### Dataset records
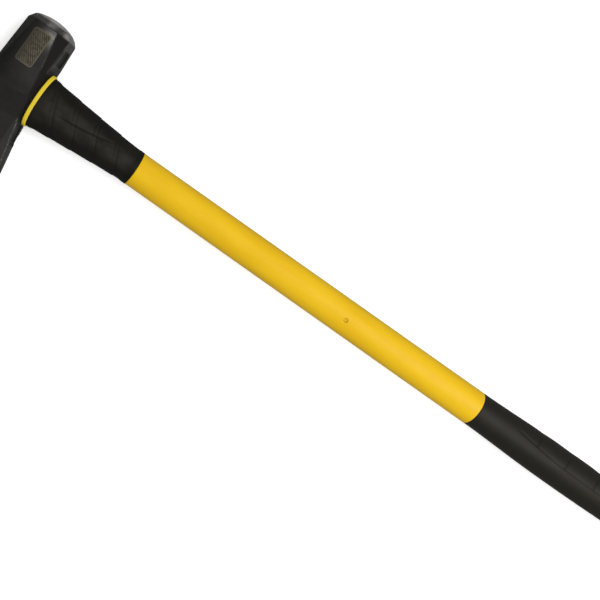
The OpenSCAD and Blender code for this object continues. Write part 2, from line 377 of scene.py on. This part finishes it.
def coat_colour(f, place, aside, blotches, scuffs):
    """The coat: lighter on the cheeks and the wedge (painted sheen with some rubbing wear), painted shade
    towards the head's top, a painted highlight with scraping at one corner, painted shade in the pockets.
    """
    x, y, z = place
    facing_up = f.math("ABSOLUTE", f.facing()[2])
    on_cheek = f.ramp(facing_up, 0.985, 0.998)
    # Painted sheen with some rubbing wear: the cheeks lighten towards the underside and away from the
    # middle, the wedge's faces too, in blotches.
    cheek = f.product(on_cheek, f.ramp(x, -20 * MM, 16 * MM), f.ramp(aside, 0.0, 14 * MM, 0.55, 1.0))
    wedge = f.product(f.ramp(facing_up, 0.8, 0.9), f.ramp(y, 2 * MM, -4 * MM, 0.0, 0.33))
    rubbed_and_sheen = f.product(f.math("MAXIMUM", cheek, wedge), f.ramp(blotches, 0.3, 0.7, 0.75, 1.0))
    # Painted shade: the cheeks darken towards the head's top (-X).
    shaded = f.product(on_cheek, f.ramp(x, -2 * MM, -18 * MM, 0.0, 0.6))
    speckled = f.ramp(f.noise(1.6 * MM, detail=3), 0.55, 0.75, 0.0, 0.3)

    # Painted highlight with scraping wear: the cheeks' corner between the poll and the underside lightens.
    towards_corner = f.product(f.ramp(x, -11 * MM, 11.5 * MM), f.ramp(y, 34 * MM, 60 * MM))
    corner = f.product(f.math("POWER", towards_corner, 2.0), on_cheek,
                       f.ramp(scuffs, 0.3, 0.65, 0.7, 1.0), f.ramp(y, 58.5 * MM, 62 * MM, 1.0, 0.5))

    # Painted shade: the pockets are coloured darker than the coat.
    beside_collar = f.math("MAXIMUM", *(f.box_mask(y, middle, POCKET_HALF_Y) for middle in POCKETS))
    pocket = f.product(beside_collar, f.box_mask(z, POCKET_Z, POCKET_HALF_Z),
                       f.ramp(x, UNDERSIDE - 4 * MM, UNDERSIDE - MM))
    under = f.product(f.ramp(x, UNDERSIDE - 0.2 * MM, UNDERSIDE + 0.5 * MM),
                      f.ramp(aside, SEAT_HALF - 4 * MM, SEAT_HALF), f.math("SUBTRACT", 1.0, pocket))
    land = f.mix(f.ramp(y, 52 * MM, 57 * MM), UNDERSIDE_COAT, LAND_COAT)
    mark, lines = hatch_panel(f, x, y, z)

    coat = f.mix(rubbed_and_sheen, f.mix(shaded, BLACK_COAT, PAINTED_SHADE_COAT), RUBBED_AND_SHEEN_COAT)
    for share, colour in ((speckled, SPECKLED_COAT), (f.math("MULTIPLY", under, 0.8), land),
                          (f.math("MULTIPLY", pocket, 0.8), POCKET_SHADE_COAT), (corner, WORN_AND_HIGHLIGHT_CORNER),
                          (mark, f.mix(lines, PANEL, HATCHING))):
        coat = f.mix(share, coat, colour)
    return coat


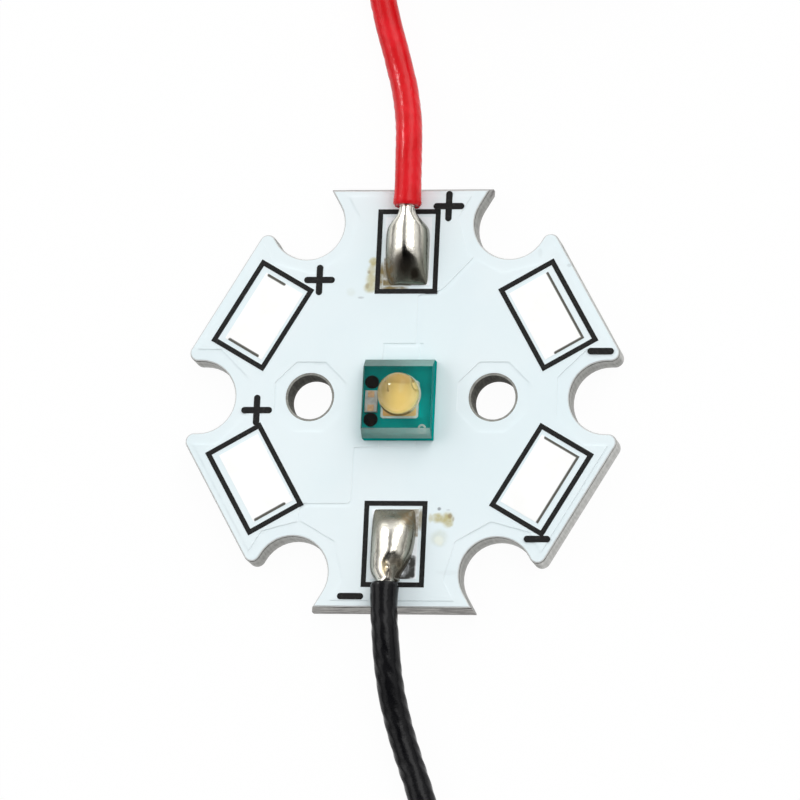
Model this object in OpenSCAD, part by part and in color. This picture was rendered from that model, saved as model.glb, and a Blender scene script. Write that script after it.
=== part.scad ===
// Infrared emitter on a star-shaped aluminium circuit board, with two flying leads.
// Millimetres. The underside of the board is z = 0 and its centre is the origin.
// The arm at +Y carries the positive (red) lead, the arm at -Y the negative (black) one.

/* [Board] */
// Distance across two opposite flats, at the top face
flat_width = 19.66; // [18.6:0.02:22]
// Thickness of the aluminium base
base_t = 1.2; // [1:0.1:2]
// Diameter of the circle that the screw notches are centred on
notch_circle_d = 19.05; // [18.6:0.05:19.8]
// Width of a screw notch (clearance for a 3 mm screw)
notch_w = 3.4; // [3:0.1:3.7]
// Radius at the tips of the four side arms
tip_r = 0.4; // [0.2:0.05:0.6]
// Distance between the two locating holes
hole_spacing = 8.58; // [8:0.02:9.2]
// Diameter of a locating hole
hole_d = 2.05; // [1.6:0.05:2.4]
// How far the snapped web stands out from the top and bottom flats
snap_ridge = 0.15; // [0.05:0.01:0.25]
// Depth of each of the two V-cuts along those flats
snap_depth = 0.4; // [0.2:0.05:0.5]

/* [Layers] */
// Thickness of the insulating layer
insulation_t = 0.08; // [0.05:0.01:0.15]
// Thickness of the copper
copper_t = 0.04; // [0.03:0.005:0.07]
// Thickness of the solder mask
mask_t = 0.03; // [0.02:0.005:0.04]
// Thickness of the print
ink_t = 0.015; // [0.01:0.005:0.02]
// How far the mask stays back from the board's edge
mask_setback = 0.07; // [0.04:0.01:0.15]
// How far the insulation stays back from the board's edge
insulation_setback = 0.02; // [0.01:0.01:0.03]
// How far the mask stays back from the wall of a locating hole
hole_ring = 0.12; // [0.08:0.01:0.2]
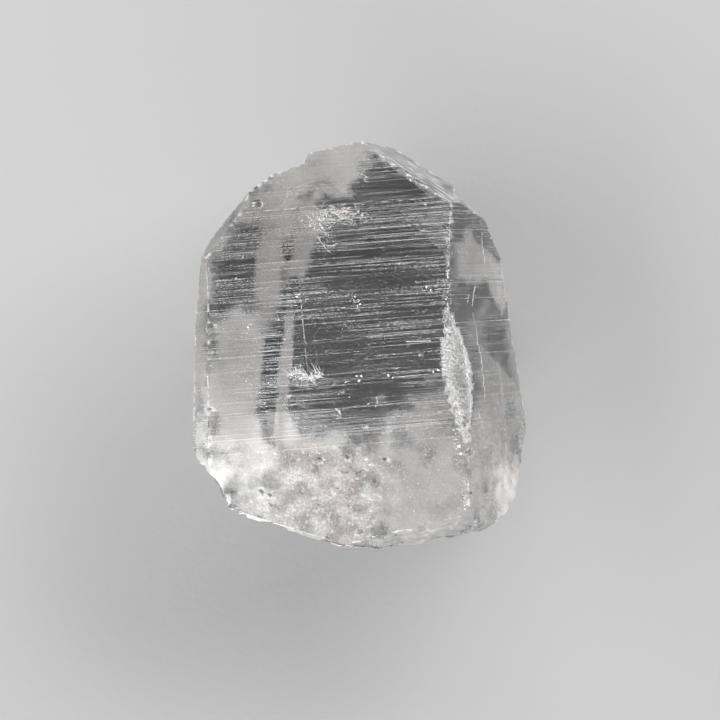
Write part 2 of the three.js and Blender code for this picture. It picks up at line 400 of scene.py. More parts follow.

### The request
Every line of the material must be returned exactly as it appears.

### Written response
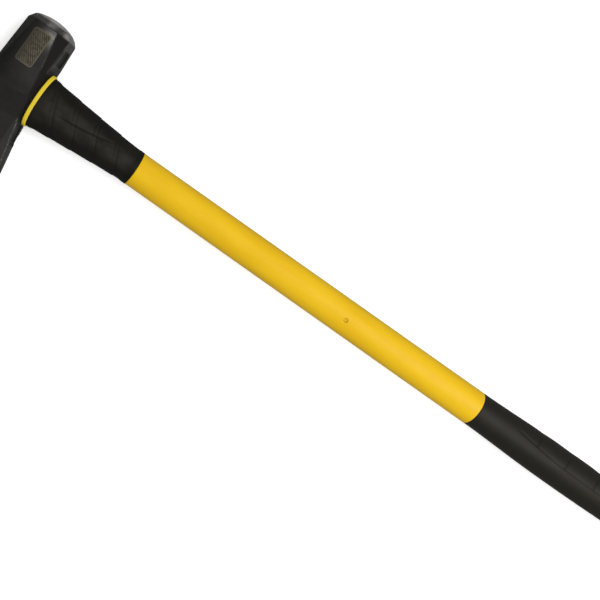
The OpenSCAD and Blender code for this object continues. Write part 2, from line 377 of scene.py on. This part finishes it.
def coat_colour(f, place, aside, blotches, scuffs):
    """The coat: lighter on the cheeks and the wedge (painted sheen with some rubbing wear), painted shade
    towards the head's top, a painted highlight with scraping at one corner, painted shade in the pockets.
    """
    x, y, z = place
    facing_up = f.math("ABSOLUTE", f.facing()[2])
    on_cheek = f.ramp(facing_up, 0.985, 0.998)
    # Painted sheen with some rubbing wear: the cheeks lighten towards the underside and away from the
    # middle, the wedge's faces too, in blotches.
    cheek = f.product(on_cheek, f.ramp(x, -20 * MM, 16 * MM), f.ramp(aside, 0.0, 14 * MM, 0.55, 1.0))
    wedge = f.product(f.ramp(facing_up, 0.8, 0.9), f.ramp(y, 2 * MM, -4 * MM, 0.0, 0.33))
    rubbed_and_sheen = f.product(f.math("MAXIMUM", cheek, wedge), f.ramp(blotches, 0.3, 0.7, 0.75, 1.0))
    # Painted shade: the cheeks darken towards the head's top (-X).
    shaded = f.product(on_cheek, f.ramp(x, -2 * MM, -18 * MM, 0.0, 0.6))
    speckled = f.ramp(f.noise(1.6 * MM, detail=3), 0.55, 0.75, 0.0, 0.3)

    # Painted highlight with scraping wear: the cheeks' corner between the poll and the underside lightens.
    towards_corner = f.product(f.ramp(x, -11 * MM, 11.5 * MM), f.ramp(y, 34 * MM, 60 * MM))
    corner = f.product(f.math("POWER", towards_corner, 2.0), on_cheek,
                       f.ramp(scuffs, 0.3, 0.65, 0.7, 1.0), f.ramp(y, 58.5 * MM, 62 * MM, 1.0, 0.5))

    # Painted shade: the pockets are coloured darker than the coat.
    beside_collar = f.math("MAXIMUM", *(f.box_mask(y, middle, POCKET_HALF_Y) for middle in POCKETS))
    pocket = f.product(beside_collar, f.box_mask(z, POCKET_Z, POCKET_HALF_Z),
                       f.ramp(x, UNDERSIDE - 4 * MM, UNDERSIDE - MM))
    under = f.product(f.ramp(x, UNDERSIDE - 0.2 * MM, UNDERSIDE + 0.5 * MM),
                      f.ramp(aside, SEAT_HALF - 4 * MM, SEAT_HALF), f.math("SUBTRACT", 1.0, pocket))
    land = f.mix(f.ramp(y, 52 * MM, 57 * MM), UNDERSIDE_COAT, LAND_COAT)
    mark, lines = hatch_panel(f, x, y, z)

    coat = f.mix(rubbed_and_sheen, f.mix(shaded, BLACK_COAT, PAINTED_SHADE_COAT), RUBBED_AND_SHEEN_COAT)
    for share, colour in ((speckled, SPECKLED_COAT), (f.math("MULTIPLY", under, 0.8), land),
                          (f.math("MULTIPLY", pocket, 0.8), POCKET_SHADE_COAT), (corner, WORN_AND_HIGHLIGHT_CORNER),
                          (mark, f.mix(lines, PANEL, HATCHING))):
        coat = f.mix(share, coat, colour)
    return coat


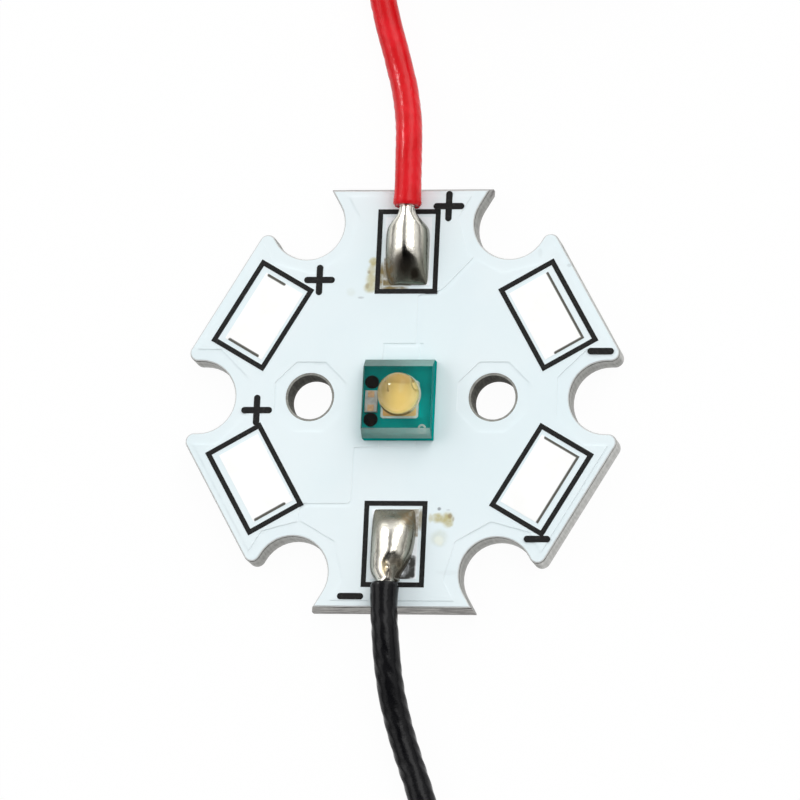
Model this object in OpenSCAD, part by part and in color. This picture was rendered from that model, saved as model.glb, and a Blender scene script. Write that script after it.
=== part.scad ===
// Infrared emitter on a star-shaped aluminium circuit board, with two flying leads.
// Millimetres. The underside of the board is z = 0 and its centre is the origin.
// The arm at +Y carries the positive (red) lead, the arm at -Y the negative (black) one.

/* [Board] */
// Distance across two opposite flats, at the top face
flat_width = 19.66; // [18.6:0.02:22]
// Thickness of the aluminium base
base_t = 1.2; // [1:0.1:2]
// Diameter of the circle that the screw notches are centred on
notch_circle_d = 19.05; // [18.6:0.05:19.8]
// Width of a screw notch (clearance for a 3 mm screw)
notch_w = 3.4; // [3:0.1:3.7]
// Radius at the tips of the four side arms
tip_r = 0.4; // [0.2:0.05:0.6]
// Distance between the two locating holes
hole_spacing = 8.58; // [8:0.02:9.2]
// Diameter of a locating hole
hole_d = 2.05; // [1.6:0.05:2.4]
// How far the snapped web stands out from the top and bottom flats
snap_ridge = 0.15; // [0.05:0.01:0.25]
// Depth of each of the two V-cuts along those flats
snap_depth = 0.4; // [0.2:0.05:0.5]

/* [Layers] */
// Thickness of the insulating layer
insulation_t = 0.08; // [0.05:0.01:0.15]
// Thickness of the copper
copper_t = 0.04; // [0.03:0.005:0.07]
// Thickness of the solder mask
mask_t = 0.03; // [0.02:0.005:0.04]
// Thickness of the print
ink_t = 0.015; // [0.01:0.005:0.02]
// How far the mask stays back from the board's edge
mask_setback = 0.07; // [0.04:0.01:0.15]
// How far the insulation stays back from the board's edge
insulation_setback = 0.02; // [0.01:0.01:0.03]
// How far the mask stays back from the wall of a locating hole
hole_ring = 0.12; // [0.08:0.01:0.2]
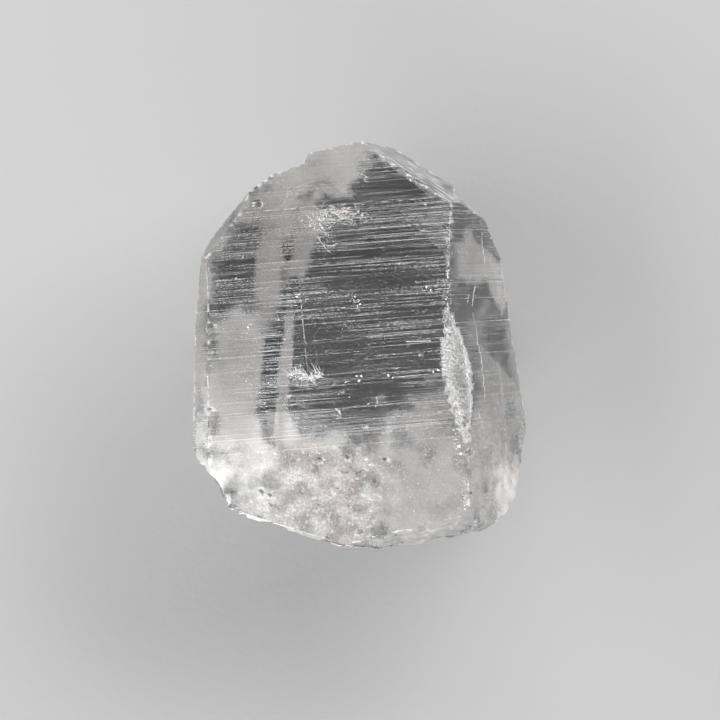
Write part 2 of the three.js and Blender code for this picture. It picks up at line 400 of scene.py. More parts follow.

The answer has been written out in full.